Kıvrak 1988’de Manisa’da dünyaya geldikten 1 yıl sonra İzmir’e taşındılar, futbolla da orada tanıştı. Henüz ilkokuldaki ilk seneleriydi, aynı anda Yeşilovaspor’da da eldiven giymişti. Uzun sayılabilecek bir süre bu semt takımının kalesini korurken, yavaş yavaş dikkatleri de çekmeye başlamıştı. O özgüvenle İstanbul’da ve Bursa’da seçmelere girdi, beğenilmedi. Bu onu daha da hırslandırdı. 2004-2005’te ise Karşıyaka kapılarını çaldı. Bu Onur için uzun süredir beklediği fırsattı, kabul etti.
İlk yıllarda kaderi aslında Trabzon’dan farksızdı; yine yedekti. Ancak en büyük kozlarından olan sabrı yine devredeydi. Bekledi ve Türkiye’nin yakın geçmişine damga vuran kalecilerden Engin İpekoğlu’nun hocalığı döneminde eldivenleri giydi. Müthiş maçlar çıkardı. Engin İpekoğlu’nun tavsiyesi üzerine Rıdvan Dilmen tarafından Fenerbahçe’ye önerildi.
Pazarlığı Trabzon kazandı
Sarı-Lacivertliler hemen devreye girdi ama Trabzonspor da aynı anda düğmeye basmıştı. Karşıyaka pazarlık masasında genç file bekçisi için yüksek miktarlar istedi, Fenerbahçe o sıralar bu rakamları ‘riskli’ olarak değerlendirdi. Ve Nuri Albayrak yönetimi 500 bin Euro karşılığında işi bitirdi. Ayrıca bu sıralarda Manisa ile de bir protokol yaptığı ortaya çıkan genç kaleci için Trabzonspor’un Sadri Şener döneminde Ege ekibine de hatırı sayılır bir meblağ ödemek zorunda kaldığını da hatırlatmakta fayda var. Onur, 15 Ocak 2008’de imza atarken, yine 3. kaleci konumundaydı ama bu ilk sözlerine hiç yansımadı: Trabzon’da olmak gurur verici. Burada Şenol Güneş’in izinden yürüyüp (Şenol Güneş o sıralar Kore’deyken) onun gibi iz bırakmak istiyorum...

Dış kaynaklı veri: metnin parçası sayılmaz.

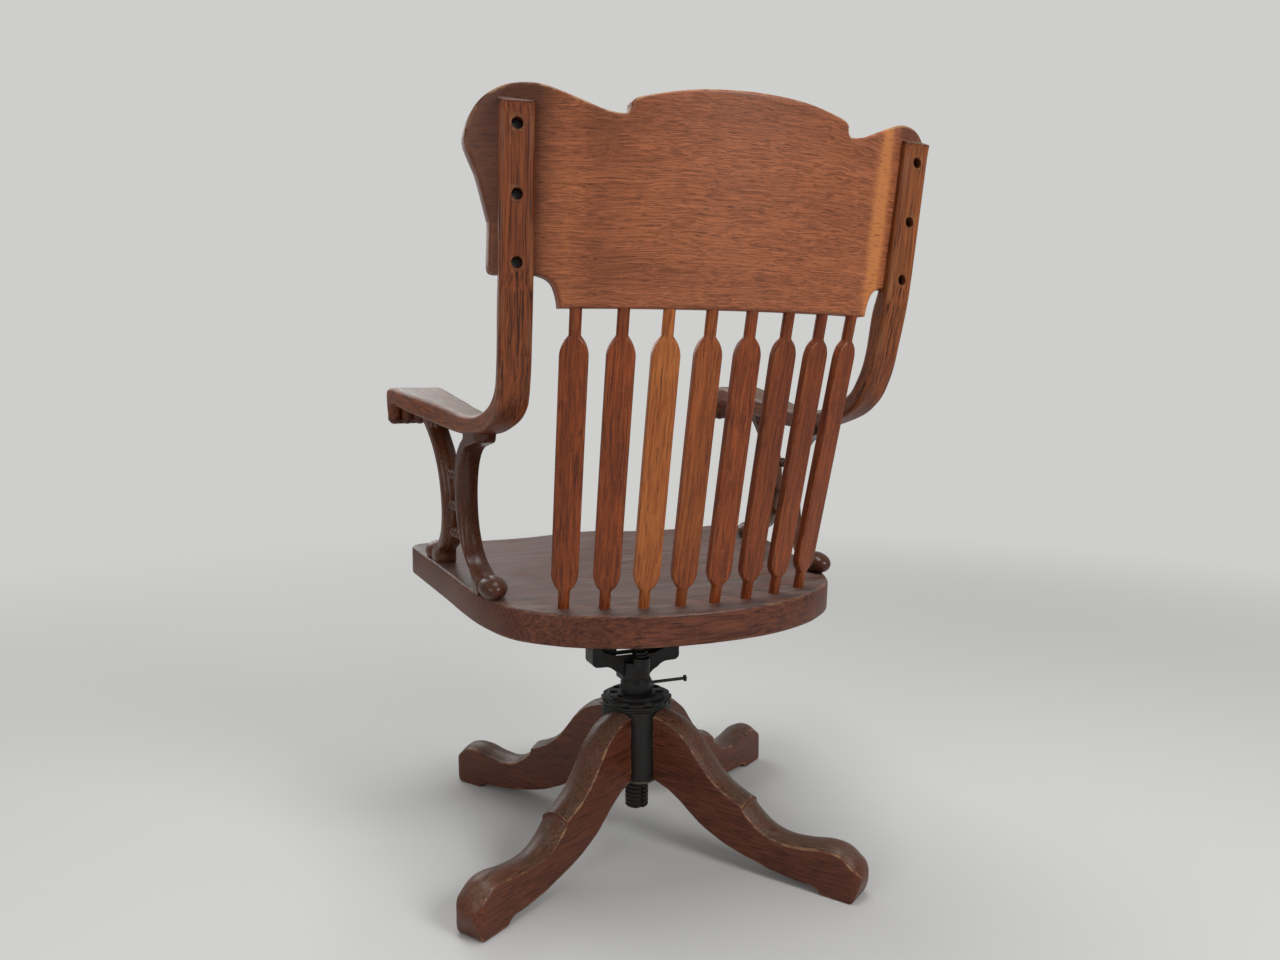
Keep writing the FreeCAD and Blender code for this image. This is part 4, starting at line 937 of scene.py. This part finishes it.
class ARMCHAIR_OT_ironwork(bpy.types.Operator):
    """Give the castings, screws, spring and buffers their finishes"""
    bl_idname = "armchair.ironwork"
    bl_label = "Ironwork"

    def execute(self, context):
        groups = {
            "dark_iron": ("hub", "yoke", "seat_iron", "hand_wheel", "thrust_ring"),
            "worn_plate": ("hub_bottom_plate",),
            "worn_iron": ("height_screw", "lock_pin", "pivot_rod", "pivot_nut"),
            "spring_steel": ("tilt_spring",),
            "screw_steel": ("hub_plate_screws", "leg_bolts", "seat_iron_screws", "crest_screws",
                            "support_foot_screws"),
            "black_rubber": ("stop_buffers",),
            "dowel_wood": ("arm_dowels",),
        }
        for kind, names in groups.items():
            for name in names:
                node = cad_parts[name]
                node.data.materials.clear()
                node.data.materials.append(finish(kind))
        return {"FINISHED"}


class ARMCHAIR_OT_stage(bpy.types.Operator):
    """Set the floor, the soft lamps, the backdrop and the camera"""
    bl_idname = "armchair.stage"
    bl_label = "Stage"

    def execute(self, context):
        scene = context.scene
        colour = tuple(scene.chair_colours.floor)
        bm = bmesh.new()
        bmesh.ops.create_circle(bm, cap_ends=True, segments=96, radius=14.0)
        mesh = bpy.data.meshes.new("studio_floor")
        bm.to_mesh(mesh)
        bm.free()
        ground = bpy.data.objects.new("studio_floor", mesh)
        mesh.materials.append(self.floor_paint(colour))
        scene.collection.objects.link(ground)
        lamps = (("key", (-1.3, 3.0, 2.3), 1.5, 78.0), ("fill", (3.0, 1.8, 1.6), 2.2, 30.0),
                 ("front", (0.6, -3.0, 2.2), 2.4, 34.0), ("top", (0.1, 0.2, 3.0), 1.3, 44.0))
        for name, place, size, power in lamps:
            lamp = bpy.data.lights.new(name + "_lamp", "AREA")
            lamp.shape = "DISK"
            lamp.size = size
            lamp.energy = power
            holder = bpy.data.objects.new(name + "_lamp", lamp)
            holder.location = place
            aim = Vector((0, 0, 0.5)) - Vector(place)
            holder.rotation_euler = aim.to_track_quat("-Z", "Y").to_euler()
            scene.collection.objects.link(holder)
        self.backdrop(scene)
        self.camera(scene)
        scene.view_settings.view_transform = "Standard"
        return {"FINISHED"}

    def floor_paint(self, colour):
        """Matt floor whose far part takes the even colour of the backdrop."""
        paint = flat_finish("Studio floor", colour, 0.85)
        tree = paint.node_tree
        place = add_node(tree, "ShaderNodeTexCoord", (-900, -200)).outputs["Object"]
        away = add_node(tree, "ShaderNodeVectorMath", (-700, -200), {0: place}, operation="LENGTH")
        rays = add_node(tree, "ShaderNodeLightPath", (-700, -400))
        share = between(tree, away.outputs["Value"], 1.0, 3.4, (-500, -200))
        share = sums(tree, "MULTIPLY", share, rays.outputs["Is Camera Ray"], (-300, -200))
        even = add_node(tree, "ShaderNodeEmission", (-100, -200),
                        {"Color": BACKDROP, "Strength": 1.0})
        both = add_node(tree, "ShaderNodeMixShader", (300, 0), {
            0: share, 1: tree.nodes["Principled BSDF"].outputs[0], 2: even.outputs[0]})
        tree.links.new(both.outputs[0], tree.nodes["Material Output"].inputs[0])
        return paint

    def backdrop(self, scene):
        world = bpy.data.worlds.new("Studio")
        scene.world = world
        world.use_nodes = True
        tree = world.node_tree
        tree.nodes.clear()
        rays = add_node(tree, "ShaderNodeLightPath", (-600, 0))
        seen = sums(tree, "MAXIMUM", rays.outputs["Is Camera Ray"],
                    rays.outputs["Is Transmission Ray"], (-400, 0))
        light = add_node(tree, "ShaderNodeBackground", (-200, 100), {"Color": (1, 1, 1, 1),
                                                                    "Strength": 0.36})
        wall = add_node(tree, "ShaderNodeBackground", (-200, -100),
                        {"Color": BACKDROP, "Strength": 1.0})
        both = add_node(tree, "ShaderNodeMixShader", (0, 0), {0: seen, 1: light.outputs[0],
                                                             2: wall.outputs[0]})
        add_node(tree, "ShaderNodeOutputWorld", (200, 0), {0: both.outputs[0]})

    def camera(self, scene):
        yaw, pitch, roll = PHOTO_YAW, PHOTO_PITCH, PHOTO_ROLL
        forward = Vector((-math.sin(yaw) * math.cos(pitch), -math.cos(yaw) * math.cos(pitch),
                          -math.sin(pitch)))
        level = forward.cross(Vector((0, 0, 1))).normalized()
        upward = level.cross(forward)
        right = level * math.cos(roll) + upward * math.sin(roll)
        up = upward * math.cos(roll) - level * math.sin(roll)
        lens = bpy.data.cameras.new("photo_view")
        lens.sensor_width = 36.0
        lens.sensor_fit = "HORIZONTAL"
        lens.lens = PHOTO_FOCAL * 36.0 / PHOTO_WIDTH
        lens.clip_end = 60.0
        holder = bpy.data.objects.new("photo_view", lens)
        turn = Matrix((right, up, -forward)).transposed().to_4x4()
        holder.matrix_world = Matrix.Translation(PHOTO_PLACE) @ turn
        scene.collection.objects.link(holder)
        scene.camera = holder


OPERATORS = (ARMCHAIR_OT_crest, ARMCHAIR_OT_arm_posts, ARMCHAIR_OT_spindles, ARMCHAIR_OT_seat,
             ARMCHAIR_OT_scrolls, ARMCHAIR_OT_legs, ARMCHAIR_OT_ironwork, ARMCHAIR_OT_stage)


class ARMCHAIR_PT_panel(bpy.types.Panel):
    bl_label = "Swivel armchair"
    bl_idname = "ARMCHAIR_PT_panel"
    bl_space_type = "VIEW_3D"
    bl_region_type = "UI"
    bl_category = "Armchair"

    def draw(self, context):
        column = self.layout.column()
        for operator in OPERATORS:
            column.operator(operator.bl_idname)
        for group in (context.scene.chair_sizes, context.scene.chair_colours):
            for name in group.bl_rna.properties.keys():
                if name not in ("rna_type", "name"):
                    column.prop(group, name)


CLASSES = (ChairSizes, ChairColours, *OPERATORS, ARMCHAIR_PT_panel)


def register():
    for kind in CLASSES:
        bpy.utils.register_class(kind)
    bpy.types.Scene.chair_sizes = PointerProperty(type=ChairSizes)
    bpy.types.Scene.chair_colours = PointerProperty(type=ChairColours)


def unregister():
    del bpy.types.Scene.chair_colours
    del bpy.types.Scene.chair_sizes
    for kind in reversed(CLASSES):
        bpy.utils.unregister_class(kind)


def main():
    register()
    bpy.ops.armchair.crest()
    bpy.ops.armchair.arm_posts()
    bpy.ops.armchair.spindles()
    bpy.ops.armchair.seat()
    bpy.ops.armchair.scrolls()
    bpy.ops.armchair.legs()
    bpy.ops.armchair.ironwork()
    bpy.ops.armchair.stage()


if __name__ == "__main__":
    main()
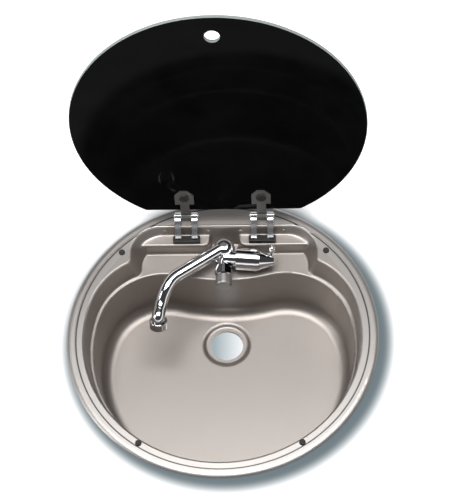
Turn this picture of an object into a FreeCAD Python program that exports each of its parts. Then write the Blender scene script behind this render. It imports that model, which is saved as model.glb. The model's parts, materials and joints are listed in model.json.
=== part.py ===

Bu sözleriyle iddiasını gösteren Onur, ilk maçına 24 Ocak 2008’de (Gençlerbirliği-kupa) çıktı ama genel olarak Tolga ve sonra da Sylva’nın yedeği kaldı. Her şeye rağmen ne gelen kiralama tekliflerini kabul etti ne de umutsuzluğa kapıldı. İlerleyen süreçte Tolga sakatlandı, Sylva huzursuzluk çıkarıp gözden düştü.
Broos’un kulübeye hapsettiği Onur’a özgürlüğü idolü Şenol Güneş verirken, o da hiç hocasını mahcup etmedi. Kariyer çıkışını 2009-2010’da yapan Onur, yeni sezonu da süper açtı. Anfield Road’tan Trabzon tur için ümitli çıkarken Bordo-Mavililer onun elinde yükseldi. Artık Türkiye’nin en formda kalecisi kabul edilen 22 yaşındaki file bekçisi hem A Milli Takım hem de Avrupalılar’ın yeni gözdesi.